As for the new version, where is this being developed? Is it possible to contribute?

@fabio Glad to hear it! I found one your threads (Relative importance of covariate groups) very useful as well, so I guess there’s some similarity in what we’re working on.

1 Like

As @paul.buerkner and @avehtari mentioned, we are developing a new version of projpred that affects the internals and models supported, adding broader capabilities. Nonetheless, I took a look at most of your changes and they seem to affect printing format, checking of parameters, etc. I think those can be easily included in the new version, but we don’t have a fixed release date, and as of right now (and probably until the first version is released) we are developing it offline to make sure that everything falls in place, so it is not possible to publicly contribute just yet (I am now on summer holidays as well so I will be unresponsive until 1.9).

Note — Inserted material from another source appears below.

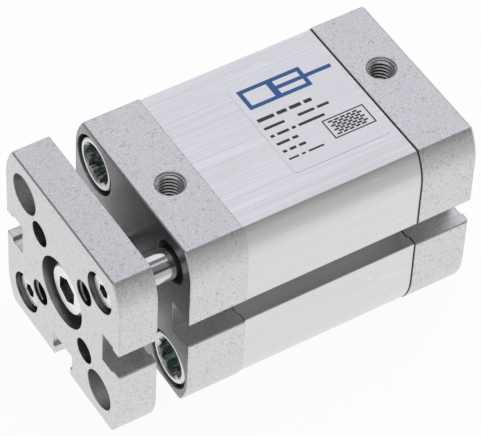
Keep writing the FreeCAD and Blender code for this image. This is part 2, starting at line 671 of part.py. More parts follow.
def make_piston():
    """Two piston halves that clamp the ring magnet, with seals, wear ring and nut."""
    bore = "(sizes.stud_diameter + 2 * sizes.thread_gap)"
    seal_bottom = f"({PISTON_DIAMETER} - 2 * sizes.piston_seal_depth)"
    groove_start = "sizes.piston_land"
    groove_end = "(sizes.piston_land + sizes.piston_seal_width)"
    grooved_rim = [
        (groove_end, PISTON_DIAMETER),
        (groove_end, seal_bottom),
        (groove_start, seal_bottom),
        (groove_start, PISTON_DIAMETER),
        ("0", PISTON_DIAMETER),
    ]
    well_depth = "(sizes.nut_length + sizes.nut_recess)"
    rear_half = turned_body("piston_rear_half", [
        ("0", NUT_WELL),
        (well_depth, NUT_WELL),
        (well_depth, bore),
        (PISTON_HALF, bore),
        (PISTON_HALF, PISTON_DIAMETER),
    ] + grooved_rim, PISTON_REAR)
    mirrored_rim = [(f"{PISTON_HALF} - {distance}", diameter) for distance, diameter in reversed(grooved_rim)]
    front_half = turned_body("piston_front_half", [
        ("0 - sizes.magnet_width", bore),
        (PISTON_HALF, bore),
    ] + mirrored_rim + [
        ("0", PISTON_DIAMETER),
        ("0", "sizes.magnet_boss"),
        ("0 - sizes.magnet_width", "sizes.magnet_boss"),
    ], f"({PISTON_FRONT} - {PISTON_HALF})")
    magnet_rear = f"({PISTON_REAR} + {PISTON_HALF})"
    running_diameter = "(sizes.bore_diameter - 2 * sizes.running_gap)"
    wear_inner = f"({running_diameter} - 2 * sizes.wear_ring_depth)"
    pieces = [
        rear_half,
        front_half,
        turned_ring("piston_magnet", "sizes.magnet_boss", wear_inner, "sizes.magnet_width", magnet_rear),
        turned_ring("wear_ring", wear_inner, running_diameter, "sizes.magnet_width", magnet_rear),
        turned_ring("piston_seal_rear", seal_bottom, running_diameter, "sizes.piston_seal_width",
                    f"({PISTON_REAR} + sizes.piston_land)"),
        turned_ring("piston_seal_front", seal_bottom, running_diameter, "sizes.piston_seal_width",
                    f"({PISTON_FRONT} - {groove_end})"),
    ]
    nut = new_body("piston_nut", f"({PISTON_REAR} + sizes.nut_recess)")
    flats = new_sketch(nut, "nut_sketch")
    draw_outline(flats, hexagon_corners("sizes.nut_flats"))
    draw_circle(flats, bore)
    pad(nut, flats, "nut_blank", "sizes.nut_length")
    return pieces + [nut]


def make_carriage():
    pieces = [make_yoke_plate(), make_piston_rod(), make_head_screw("yoke_screw", "yoke")]
    for level, place in (("upper", CORNER), ("lower", f"-{CORNER}")):
        pieces.append(make_guide_rod(f"guide_rod_{level}", place))
        pieces.append(make_head_screw(f"guide_screw_{level}", "guide", place, place))
    return pieces + make_piston()


# ------------------------------------------------------------- build and export

def failed_objects():
    return [item.Name for item in doc.Objects if {"Invalid", "Error"} & set(item.State)]


def cuts_that_miss(body):
    """Pockets and holes that leave the volume of their body as it was."""
    cuts = [item for item in body.Group if item.TypeId in ("PartDesign::Pocket", "PartDesign::Hole")]
    return [cut.Name for cut in cuts if cut.Shape.Volume >= cut.BaseFeature.Shape.Volume]


nodes = [make_end_cap(), make_barrel(), make_bearing_cap()]
nodes += make_collar_screws()
nodes += make_bearing_pieces()
nodes += make_carriage()
doc.recompute()

problems = failed_objects()
for node in nodes:
    if node.Shape.isNull() or not node.Shape.isValid() or len(node.Shape.Solids) != 1:
        problems.append(f"{node.Label}: not one valid solid")
    if node.TypeId == "PartDesign::Body":
        problems += [f"{node.Label}: {name} cuts nothing" for name in cuts_that_miss(node)]
if problems:
    raise RuntimeError("; ".join(problems))

os.makedirs("parts", exist_ok=True)
for node in nodes:
    node.Shape.exportStep(f"parts/{node.Label}.step")
print(f"{len(nodes)} nodes written")
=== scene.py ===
import json
import math

import bmesh
import bpy
from mathutils import Euler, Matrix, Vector

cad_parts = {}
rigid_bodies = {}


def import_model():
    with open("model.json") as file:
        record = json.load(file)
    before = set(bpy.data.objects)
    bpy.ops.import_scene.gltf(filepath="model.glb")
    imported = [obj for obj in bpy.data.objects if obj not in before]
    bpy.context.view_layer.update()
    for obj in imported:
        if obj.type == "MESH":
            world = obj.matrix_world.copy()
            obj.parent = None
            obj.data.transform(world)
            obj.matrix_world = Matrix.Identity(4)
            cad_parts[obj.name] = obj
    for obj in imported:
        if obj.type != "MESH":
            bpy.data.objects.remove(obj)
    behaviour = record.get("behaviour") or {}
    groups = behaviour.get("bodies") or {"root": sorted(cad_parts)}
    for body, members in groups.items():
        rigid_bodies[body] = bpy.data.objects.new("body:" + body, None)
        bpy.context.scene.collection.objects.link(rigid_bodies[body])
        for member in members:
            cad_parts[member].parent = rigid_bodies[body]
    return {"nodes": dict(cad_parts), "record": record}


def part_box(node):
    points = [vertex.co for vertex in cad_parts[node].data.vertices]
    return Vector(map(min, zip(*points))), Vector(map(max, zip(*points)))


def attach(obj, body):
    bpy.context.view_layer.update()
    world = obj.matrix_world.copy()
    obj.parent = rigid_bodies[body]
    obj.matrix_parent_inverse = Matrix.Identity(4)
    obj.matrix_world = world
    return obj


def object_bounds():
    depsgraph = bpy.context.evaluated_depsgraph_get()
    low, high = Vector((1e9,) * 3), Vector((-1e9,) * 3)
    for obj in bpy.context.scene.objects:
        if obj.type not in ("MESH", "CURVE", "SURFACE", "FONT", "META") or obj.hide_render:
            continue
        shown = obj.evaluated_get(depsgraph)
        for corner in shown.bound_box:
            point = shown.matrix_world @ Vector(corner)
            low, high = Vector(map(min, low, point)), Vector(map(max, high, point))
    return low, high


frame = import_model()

# Looks of a compact guided pneumatic cylinder. Metres, in the CAD frame: the rod axis is X, the
# yoke plate is at the +X end and the air ports look up along +Z.

CAD_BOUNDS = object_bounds()
MM = 0.001


def side(node, end, axis):
    """Low (0) or high (1) side of a CAD node along an axis."""
    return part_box(node)[end][axis]


def middle(node):
    low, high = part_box(node)
    return (Vector(low) + Vector(high)) / 2


SEAM_REAR = side("barrel", 0, 0)
SEAM_FRONT = side("barrel", 1, 0)
BARREL_TOP = side("barrel", 1, 2)
HOUSING_FRONT = side("bearing_cap", 1, 0)
YOKE_BACK = side("yoke_plate", 0, 0)
SCREW_CORNER = middle("collar_screw_front_upper").z
COLLAR_FACE_FRONT = side("collar_screw_front_upper", 1, 0)
COLLAR_FACE_REAR = side("collar_screw_rear_near_upper", 0, 0)
YOKE_SCREW_FACE = side("yoke_screw", 1, 0)
GUIDE_SCREW_FACE = side("guide_screw_upper", 1, 0)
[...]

I will reread the thread when I come back from my summer holidays in case I can contribute some more insights into the new version and to how these changes would affect the original question regarding the possibility of y being a matrix of posterior draws.

Sorry for the slow reactions. In addition of holidays, it’s the workshop season and Juho Piironen defended his thesis in the end of May and is now in industry. I guess everyone was hoping someone else would answer and describe the situation.

I had hoped we would have new open branch before StanCon, but alas it will happen only after Alejandro comes back from his holiday. We have some open methodological research issues, which eventually can affect the design, and the the current code has some very experimental parts. We’re happy to get more people involved and it’s clear your application is also a great example for testing whether the new design is flexible enough.

Thanks Aki and Alejandro for the update. I have more patches to provide whenever the backlog clears. I’ll be looking forward to trying out the new version whenever it comes.